As soon as you feel these once foreign words expressing themselves and furnishing a certain language living room for yourself and others, that language has become a home for you and your feeling language community. The moment native speakers take your words as their own, that language world is equally their home too. French is, strangely, mine and our home.

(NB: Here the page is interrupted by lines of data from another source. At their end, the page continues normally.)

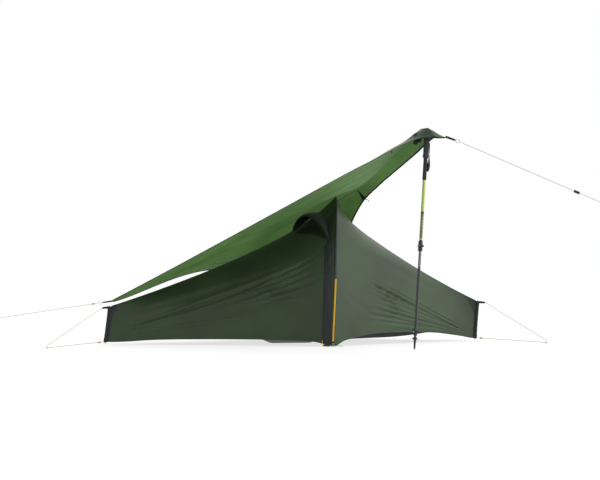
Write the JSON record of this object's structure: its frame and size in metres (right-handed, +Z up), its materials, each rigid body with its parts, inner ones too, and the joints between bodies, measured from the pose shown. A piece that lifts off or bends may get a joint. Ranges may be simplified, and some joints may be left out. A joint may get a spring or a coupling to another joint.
{
  "type": "tarp tent",
  "caption": "Low one-person tent with a single arch pole and short end struts, under a three-cornered tarp pitched on a trekking pole, with guy lines and pegs.",
  "frame": {"origin": "underside of the groundsheet where it rests on the ground, midway between the two end struts", "axes": "+X along the tent to its right end, +Y to the back, +Z up"},
  "size_m": [4.0107, 2.8113, 1.3514],
  "materials": {
    "fly_cloth": "coated ripstop nylon, dark green",
    "tarp_cloth": "thin coated ripstop nylon, green",
    "inner_cloth": "breathable woven nylon",
    "floor_cloth": "coated nylon, near black",
    "dark_webbing": "woven tape",
    "yellow_webbing": "woven strap",
    "yellow_plastic": "moulded",
    "pole_aluminium": "anodised tube",
    "ring_steel": "bent wire",
    "black_plastic": "moulded nylon",
    "grip_foam": "moulded foam",
    "lime_paint": "gloss enamel",
    "dark_paint": "satin enamel",
    "line_cord": "braided line",
    "elastic": "covered shock cord"
  },
  "bodies": {
    "tent": {"arch_pole_front": "pole_aluminium", "arch_pole_middle": "pole_aluminium", "arch_pole_rear": "pole_aluminium", "arch_shock_cord": "elastic", "arch_sleeve": "dark_webbing", "door_zip": "black_plastic", "end_tab_left": "dark_webbing", "end_tab_right": "dark_webbing", "fly_front_left": "fly_cloth", "fly_front_right": "fly_cloth", "fly_rear_left": "fly_cloth", "fly_rear_right": "fly_cloth", "foot_buckle_front": "black_plastic", "foot_buckle_rear": "black_plastic", "foot_strap_front": "yellow_webbing", "foot_strap_rear": "yellow_webbing", "groundsheet": "floor_cloth", "guy_left": "line_cord", "guy_right": "line_cord", "inner_canopy": "inner_cloth", "inner_hanger": "dark_webbing", "peg_left": "pole_aluminium", "peg_rear": "pole_aluminium", "peg_right": "pole_aluminium", "pole_grip": "grip_foam", "pole_upper_clamp": "black_plastic", "pole_upper_shaft": "lime_paint", "storm_flap": "fly_cloth", "strut_left": "pole_aluminium", "strut_right": "pole_aluminium", "strut_sleeve_left": "dark_webbing", "strut_sleeve_right": "dark_webbing", "tarp": "tarp_cloth", "tarp_binding_front": "dark_webbing", "tarp_binding_rear": "dark_webbing", "tarp_binding_right": "dark_webbing", "tarp_guy_left": "line_cord", "tarp_guy_rear": "line_cord", "tarp_guy_right": "line_cord", "tarp_pole_cup": "black_plastic", "tarp_ring_left": "ring_steel", "tarp_ring_peak": "ring_steel", "tarp_tab_left": "dark_webbing", "tarp_tab_peak": "dark_webbing", "tarp_tab_rear": "dark_webbing", "vent_hood": "fly_cloth"},
    "zip_slider": {"zip_slider": "black_plastic"},
    "zip_pull": {"zip_pull": "yellow_plastic"},
    "pole_middle": {"pole_middle_shaft": "dark_paint", "pole_lower_clamp": "black_plastic"},
    "pole_lower": {"pole_lower_shaft": "dark_paint", "pole_tip": "black_plastic", "pole_basket": "black_plastic"},
    "upper_lever": {"pole_upper_lever": "black_plastic"},
    "lower_lever": {"pole_lower_lever": "black_plastic"},
    "wrist_strap": {"wrist_strap": "dark_webbing"},
    "adjuster_left": {"adjuster_left": "yellow_plastic"},
    "adjuster_right": {"adjuster_right": "yellow_plastic"},
    "adjuster_tarp": {"adjuster_tarp": "yellow_plastic"},
    "line_tensioner": {"line_tensioner": "black_plastic"}
  },
  "joints": [
    {"name": "zip_slide", "type": "slide", "parent": "tent", "child": "zip_slider", "axis": [0.0437, 0.0461, 0.998], "range_m": [0, 0.095]},
    {"name": "zip_pull_swing", "type": "hinge", "parent": "zip_slider", "child": "zip_pull", "pos_m": [0.20955, -0.53414, 0.04025], "axis": [-0.9353, 0.3529, 0.0247], "range_deg": [0, 110]},
    {"name": "pole_middle_slide", "type": "slide", "parent": "tent", "child": "pole_middle", "axis": [0.0696, 0.0051, 0.9976], "range_m": [0, 0.42]},
    {"name": "pole_lower_slide", "type": "slide", "parent": "pole_middle", "child": "pole_lower", "axis": [-0.0696, -0.0051, -0.9976], "range_m": [0, 0.33]},
    {"name": "upper_lever_swing", "type": "hinge", "parent": "tent", "child": "upper_lever", "pos_m": [0.78099, -1.01167, 0.63071], "axis": [-0.0696, -0.0051, -0.9976], "range_deg": [0, 120]},
    {"name": "lower_lever_swing", "type": "hinge", "parent": "pole_middle", "child": "lower_lever", "pos_m": [0.74484, -1.01312, 0.11298], "axis": [-0.0696, -0.0051, -0.9976], "range_deg": [0, 120]},
    {"name": "wrist_strap_swing", "type": "hinge", "parent": "tent", "child": "wrist_strap", "pos_m": [0.86615, -0.99353, 1.26405], "axis": [0, -1, 0], "range_deg": [0, 75]},
    {"name": "adjuster_left_slide", "type": "slide", "parent": "tent", "child": "adjuster_left", "axis": [-0.5165, -0.8561, -0.0166], "range_m": [0, 0.3]},
    {"name": "adjuster_right_slide", "type": "slide", "parent": "tent", "child": "adjuster_right", "axis": [0.6208, -0.7838, -0.0159], "range_m": [0, 0.3]},
    {"name": "adjuster_tarp_slide", "type": "slide", "parent": "tent", "child": "adjuster_tarp", "axis": [-0.9903, 0.0188, -0.1379], "range_m": [0, 0.3]},
    {"name": "line_tensioner_slide", "type": "slide", "parent": "tent", "child": "line_tensioner", "axis": [0.9097, -0.0541, -0.4118], "range_m": [-0.3, 0.14]}
  ]
}
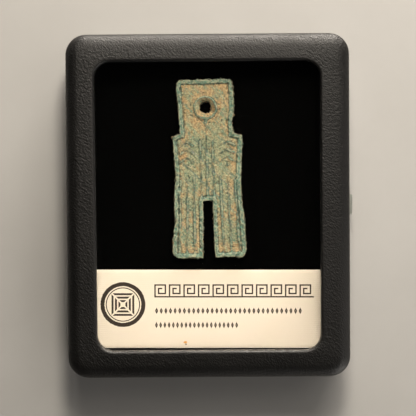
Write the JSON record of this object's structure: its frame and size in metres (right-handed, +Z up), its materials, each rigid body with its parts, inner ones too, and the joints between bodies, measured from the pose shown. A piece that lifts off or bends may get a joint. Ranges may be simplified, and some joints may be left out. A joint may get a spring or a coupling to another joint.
{
  "type": "cased spade coin",
  "caption": "Cast bronze spade-shaped coin on black velvet with a cream label card, in a flat leatherette box with a glazed hinged lid and a push catch.",
  "frame": {"origin": "centre of the underside of the box", "axes": "+X towards the push catch, +Y along the box towards the head of the coin, +Z up through the glass"},
  "size_m": [0.0917, 0.108, 0.026],
  "materials": {
    "lid_leatherette": "padded grained black leatherette, soft sheen",
    "base_leatherette": "grained black leatherette, soft sheen",
    "wadding": "white wadding",
    "pressed_steel": "bare pressed sheet",
    "pane_glass": "clear, polished",
    "liner_card": "black lined card",
    "collar_card": "card covered in black flock",
    "board_card": "grey-brown card",
    "pad_foam": "open-cell grey foam",
    "black_velvet": "deep black short-pile velvet",
    "black_felt": "thin black felt",
    "label_paper": "cream laid card with brown-black print",
    "coin_bronze": "corroded cast bronze, ochre earth and green patina",
    "hinge_brass": "dull brass",
    "rivet_brass": "dull brass",
    "catch_steel": "bare spring steel",
    "button_plate": "nickel plate, lightly brushed"
  },
  "bodies": {
    "base": {"base_cover": "base_leatherette", "base_tray": "pressed_steel", "base_felt": "black_felt", "base_collar": "collar_card", "foam_block": "pad_foam", "pad_board": "board_card", "pad_wadding": "wadding", "velvet_cover": "black_velvet", "label_card": "label_paper", "spade_coin": "coin_bronze", "hinge_leaf_base": "hinge_brass", "hinge_pin": "hinge_brass", "hinge_rivets_base": "rivet_brass", "latch_housing": "catch_steel", "housing_rivets": "rivet_brass", "latch_spring": "catch_steel"},
    "lid": {"lid_cover": "lid_leatherette", "lid_padding": "wadding", "lid_frame": "pressed_steel", "window_pane": "pane_glass", "lid_liner": "liner_card", "hinge_leaf_lid": "hinge_brass", "hinge_rivets_lid": "rivet_brass", "latch_strike": "catch_steel", "strike_rivets": "rivet_brass"},
    "catch": {"latch_button": "button_plate", "latch_slide": "catch_steel"}
  },
  "joints": [
    {"name": "lid_hinge", "type": "hinge", "parent": "base", "child": "lid", "pos_m": [-0.0442, 0, 0.01415], "axis": [0, -1, 0], "range_deg": [0, 100]},
    {"name": "catch_press", "type": "slide", "parent": "base", "child": "catch", "axis": [-1, 0, 0], "range_m": [0, 0.001], "stiffness_N_per_m": 400, "springref_m": -0.0003, "deforming": ["latch_spring"]}
  ]
}
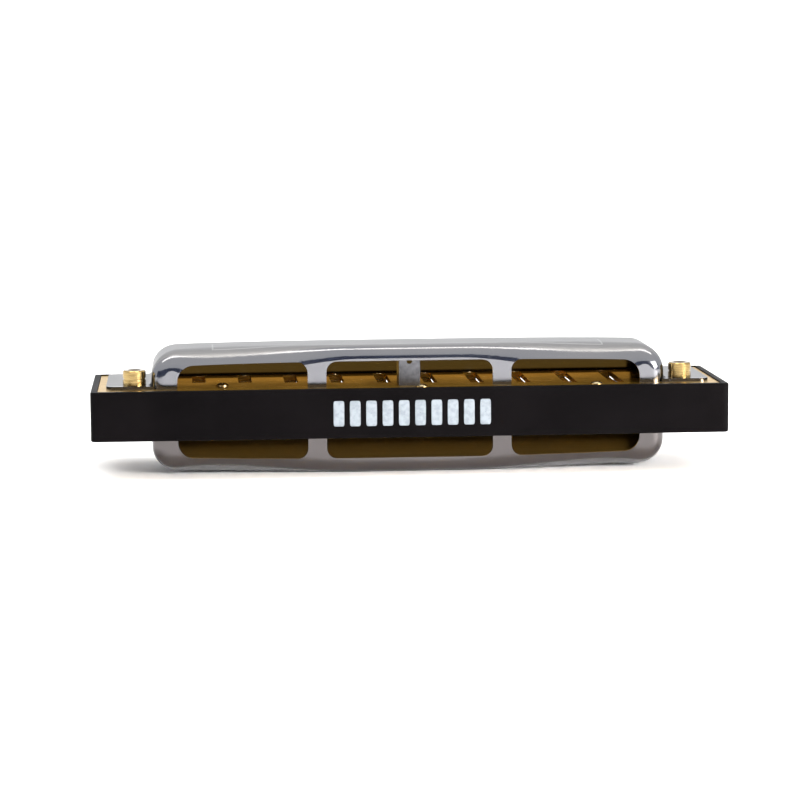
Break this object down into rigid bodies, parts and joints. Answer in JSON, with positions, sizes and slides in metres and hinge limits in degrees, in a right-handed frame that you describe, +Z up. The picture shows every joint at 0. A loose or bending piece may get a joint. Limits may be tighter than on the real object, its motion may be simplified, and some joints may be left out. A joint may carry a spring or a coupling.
{
  "type": "harmonica",
  "caption": "Small mouth organ with a moulded comb of air channels, brass reed plates with free reeds, and two pressed steel covers open at the rear.",
  "frame": {"origin": "under the middle of the harmonica, on the surface that the lower cover's crown rests on", "axes": "+X along the length towards hole 1 (the lowest notes), +Y out of the mouthpiece, +Z up from the lower cover to the upper cover"},
  "size_m": [0.102, 0.0274, 0.0206],
  "materials": {
    "comb_plastic": "satin moulded plastic, black",
    "reed_plate_brass": "rolled brass plate, lightly tarnished",
    "reed_brass": "milled and filed spring brass",
    "rivet_brass": "turned brass",
    "cover_steel": "stainless steel, brushed lengthwise on the crown and polished at the rear",
    "brace_steel": "dark satin steel",
    "screw_steel": "nickelled machine screw",
    "nut_brass": "polished pale brass",
    "plate_screw_brass": "pale brass"
  },
  "bodies": {
    "root": {"comb": "comb_plastic", "upper_reed_plate": "reed_plate_brass", "lower_reed_plate": "reed_plate_brass", "blow_reed_pads": "reed_brass", "draw_reed_pads": "reed_brass", "blow_reed_rivets": "rivet_brass", "draw_reed_rivets": "rivet_brass", "upper_cover": "cover_steel", "lower_cover": "cover_steel", "cover_brace": "brace_steel", "cover_screw_left": "screw_steel", "cover_screw_right": "screw_steel", "cover_nut_left": "nut_brass", "cover_nut_right": "nut_brass", "plate_screws": "plate_screw_brass"},
    "blow_reed_1": {"blow_reed_1": "reed_brass"},
    "blow_reed_2": {"blow_reed_2": "reed_brass"},
    "blow_reed_3": {"blow_reed_3": "reed_brass"},
    "blow_reed_4": {"blow_reed_4": "reed_brass"},
    "blow_reed_5": {"blow_reed_5": "reed_brass"},
    "blow_reed_6": {"blow_reed_6": "reed_brass"},
    "blow_reed_7": {"blow_reed_7": "reed_brass"},
    "blow_reed_8": {"blow_reed_8": "reed_brass"},
    "blow_reed_9": {"blow_reed_9": "reed_brass"},
    "blow_reed_10": {"blow_reed_10": "reed_brass"},
    "draw_reed_1": {"draw_reed_1": "reed_brass"},
    "draw_reed_2": {"draw_reed_2": "reed_brass"},
    "draw_reed_3": {"draw_reed_3": "reed_brass"},
    "draw_reed_4": {"draw_reed_4": "reed_brass"},
    "draw_reed_5": {"draw_reed_5": "reed_brass"},
    "draw_reed_6": {"draw_reed_6": "reed_brass"},
    "draw_reed_7": {"draw_reed_7": "reed_brass"},
    "draw_reed_8": {"draw_reed_8": "reed_brass"},
    "draw_reed_9": {"draw_reed_9": "reed_brass"},
    "draw_reed_10": {"draw_reed_10": "reed_brass"}
  },
  "joints": [
    {"name": "blow_reed_1_flex", "type": "hinge", "parent": "root", "child": "blow_reed_1", "pos_m": [0.03375, 0.0091, 0.01293], "axis": [1, 0, 0], "range_deg": [-3, 3], "stiffness_Nm_per_rad": 0.0281},
    {"name": "blow_reed_2_flex", "type": "hinge", "parent": "root", "child": "blow_reed_2", "pos_m": [0.02625, 0.0091, 0.01293], "axis": [1, 0, 0], "range_deg": [-2.89, 2.89], "stiffness_Nm_per_rad": 0.0297},
    {"name": "blow_reed_3_flex", "type": "hinge", "parent": "root", "child": "blow_reed_3", "pos_m": [0.01875, 0.0091, 0.01293], "axis": [1, 0, 0], "range_deg": [-2.78, 2.78], "stiffness_Nm_per_rad": 0.0315},
    {"name": "blow_reed_4_flex", "type": "hinge", "parent": "root", "child": "blow_reed_4", "pos_m": [0.01125, 0.0091, 0.01293], "axis": [1, 0, 0], "range_deg": [-2.67, 2.67], "stiffness_Nm_per_rad": 0.0335},
    {"name": "blow_reed_5_flex", "type": "hinge", "parent": "root", "child": "blow_reed_5", "pos_m": [0.00375, 0.0091, 0.01293], "axis": [1, 0, 0], "range_deg": [-2.56, 2.56], "stiffness_Nm_per_rad": 0.0358},
    {"name": "blow_reed_6_flex", "type": "hinge", "parent": "root", "child": "blow_reed_6", "pos_m": [-0.00375, 0.0091, 0.01293], "axis": [1, 0, 0], "range_deg": [-2.44, 2.44], "stiffness_Nm_per_rad": 0.0384},
    {"name": "blow_reed_7_flex", "type": "hinge", "parent": "root", "child": "blow_reed_7", "pos_m": [-0.01125, 0.0091, 0.01293], "axis": [1, 0, 0], "range_deg": [-2.33, 2.33], "stiffness_Nm_per_rad": 0.0415},
    {"name": "blow_reed_8_flex", "type": "hinge", "parent": "root", "child": "blow_reed_8", "pos_m": [-0.01875, 0.0091, 0.01293], "axis": [1, 0, 0], "range_deg": [-2.22, 2.22], "stiffness_Nm_per_rad": 0.0451},
    {"name": "blow_reed_9_flex", "type": "hinge", "parent": "root", "child": "blow_reed_9", "pos_m": [-0.02625, 0.0091, 0.01293], "axis": [1, 0, 0], "range_deg": [-2.11, 2.11], "stiffness_Nm_per_rad": 0.0493},
    {"name": "blow_reed_10_flex", "type": "hinge", "parent": "root", "child": "blow_reed_10", "pos_m": [-0.03375, 0.0091, 0.01293], "axis": [1, 0, 0], "range_deg": [-2, 2], "stiffness_Nm_per_rad": 0.0544},
    {"name": "draw_reed_1_flex", "type": "hinge", "parent": "root", "child": "draw_reed_1", "pos_m": [0.03375, -0.008, 0.00633], "axis": [1, 0, 0], "range_deg": [-3, 3], "stiffness_Nm_per_rad": 0.0281},
    {"name": "draw_reed_2_flex", "type": "hinge", "parent": "root", "child": "draw_reed_2", "pos_m": [0.02625, -0.00709, 0.00633], "axis": [1, 0, 0], "range_deg": [-2.89, 2.89], "stiffness_Nm_per_rad": 0.0297},
    {"name": "draw_reed_3_flex", "type": "hinge", "parent": "root", "child": "draw_reed_3", "pos_m": [0.01875, -0.00618, 0.00633], "axis": [1, 0, 0], "range_deg": [-2.78, 2.78], "stiffness_Nm_per_rad": 0.0315},
    {"name": "draw_reed_4_flex", "type": "hinge", "parent": "root", "child": "draw_reed_4", "pos_m": [0.01125, -0.00527, 0.00633], "axis": [1, 0, 0], "range_deg": [-2.67, 2.67], "stiffness_Nm_per_rad": 0.0335},
    {"name": "draw_reed_5_flex", "type": "hinge", "parent": "root", "child": "draw_reed_5", "pos_m": [0.00375, -0.00436, 0.00633], "axis": [1, 0, 0], "range_deg": [-2.56, 2.56], "stiffness_Nm_per_rad": 0.0358},
    {"name": "draw_reed_6_flex", "type": "hinge", "parent": "root", "child": "draw_reed_6", "pos_m": [-0.00375, -0.00344, 0.00633], "axis": [1, 0, 0], "range_deg": [-2.44, 2.44], "stiffness_Nm_per_rad": 0.0384},
    {"name": "draw_reed_7_flex", "type": "hinge", "parent": "root", "child": "draw_reed_7", "pos_m": [-0.01125, -0.00253, 0.00633], "axis": [1, 0, 0], "range_deg": [-2.33, 2.33], "stiffness_Nm_per_rad": 0.0415},
    {"name": "draw_reed_8_flex", "type": "hinge", "parent": "root", "child": "draw_reed_8", "pos_m": [-0.01875, -0.00162, 0.00633], "axis": [1, 0, 0], "range_deg": [-2.22, 2.22], "stiffness_Nm_per_rad": 0.0451},
    {"name": "draw_reed_9_flex", "type": "hinge", "parent": "root", "child": "draw_reed_9", "pos_m": [-0.02625, -0.00071, 0.00633], "axis": [1, 0, 0], "range_deg": [-2.11, 2.11], "stiffness_Nm_per_rad": 0.0493},
    {"name": "draw_reed_10_flex", "type": "hinge", "parent": "root", "child": "draw_reed_10", "pos_m": [-0.03375, 0.0002, 0.00633], "axis": [1, 0, 0], "range_deg": [-2, 2], "stiffness_Nm_per_rad": 0.0544}
  ]
}
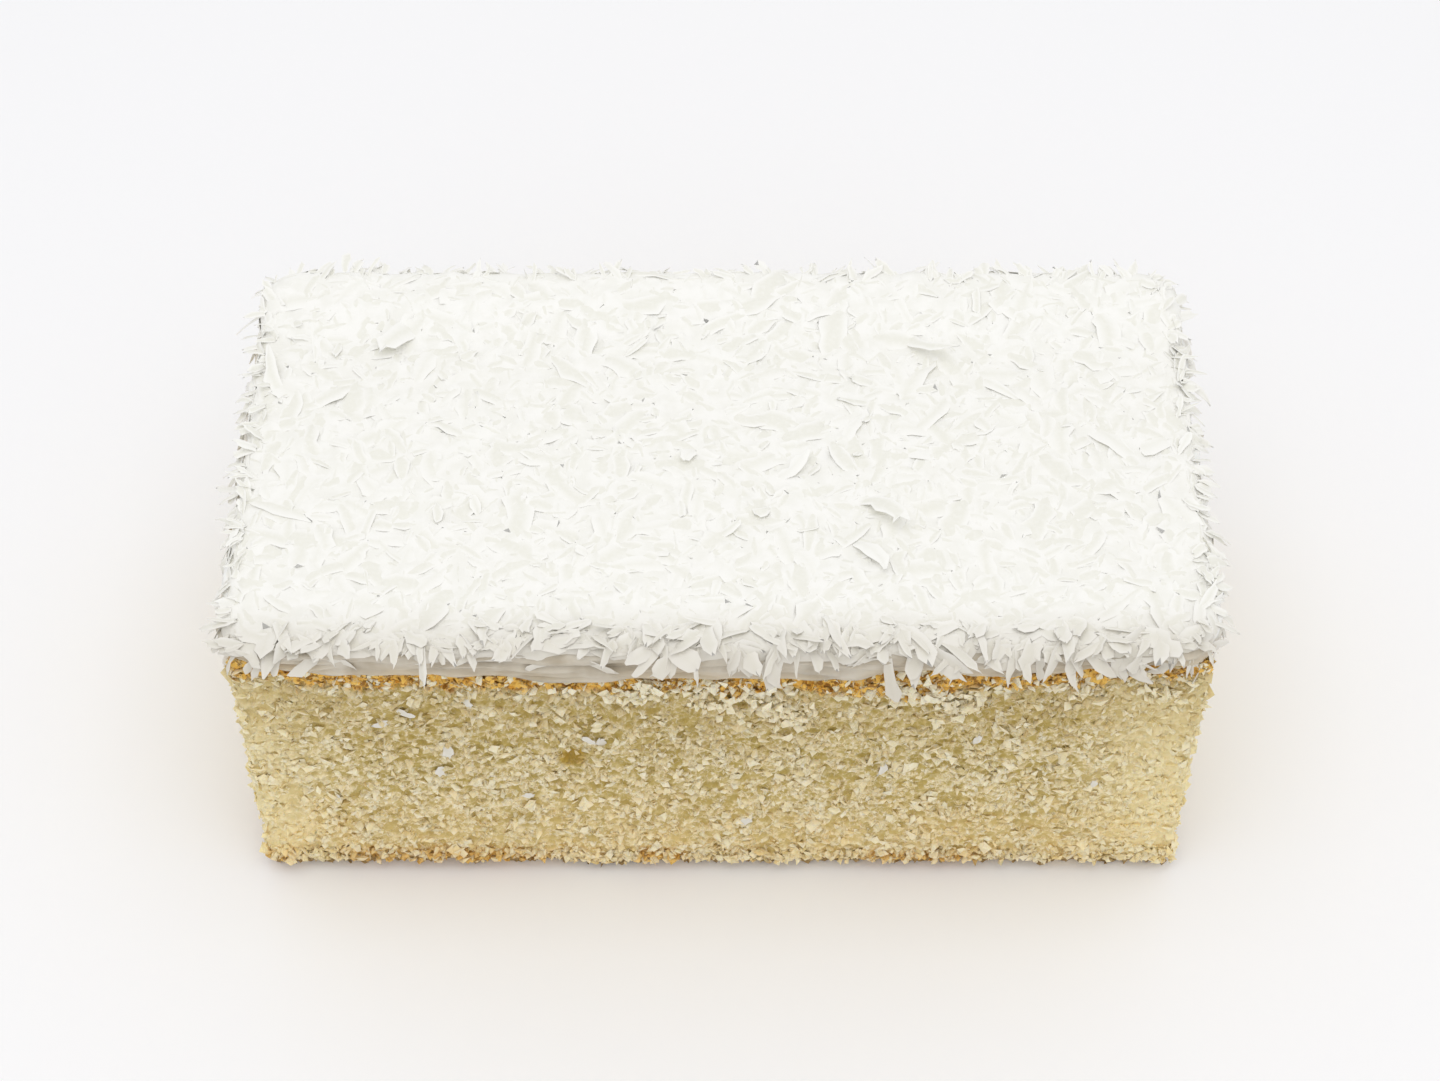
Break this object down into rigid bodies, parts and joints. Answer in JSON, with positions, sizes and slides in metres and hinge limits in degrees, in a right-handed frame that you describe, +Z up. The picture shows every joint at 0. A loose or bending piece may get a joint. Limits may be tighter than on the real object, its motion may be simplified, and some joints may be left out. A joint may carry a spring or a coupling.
{
  "type": "coconut cake slice",
  "caption": "Rectangular bar of white sponge cake with a layer of white icing on top, covered all over with shredded coconut that hangs over the edge.",
  "frame": {"origin": "on the surface that the cake stands on, under the middle of its bounding box", "axes": "+X along the long side, +Z up, and the long cut side that the picture shows looks along -Y"},
  "size_m": [0.1326, 0.0698, 0.054],
  "materials": {
    "crumb": "torn, open sponge crumb, matt, pale yellow, browned along the top and bottom",
    "coconut_icing": "white icing, smooth and slightly glossy where bare, under soft white translucent coconut shreds"
  },
  "bodies": {
    "root": {"sponge": "crumb", "coconut_icing": "coconut_icing"}
  },
  "joints": []
}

In Walden, or Life in the Woods, Henry David Thoreau recounts his two years living and studying living in a semi-isolated cabin. In relation to his isolating reflections about life in his solitary space and about life in the “Village,” Thoreau writes:

Every day or two I strolled to the village to hear some of the gossip which is incessantly going on there, circulating either from mouth to mouth, or from newspaper to newspaper, and which, taken in homeopathic doses, was really as refreshing in its way as the rustle of leaves and the peeping of frogs. As I walked in the woods to see the birds and squirrels, so I walked in the village to see the men and boys; instead of the wind among the pines I heard the carts rattle. In one direction from my house there was a colony of muskrats in the river meadows; under the grove of elms and buttonwoods in the other horizon was a village of busy men, as curious to me as if they had been prairie-dogs, each sitting at the mouth of its burrow, or running over to a neighbor's to gossip. I went there frequently to observe their habits.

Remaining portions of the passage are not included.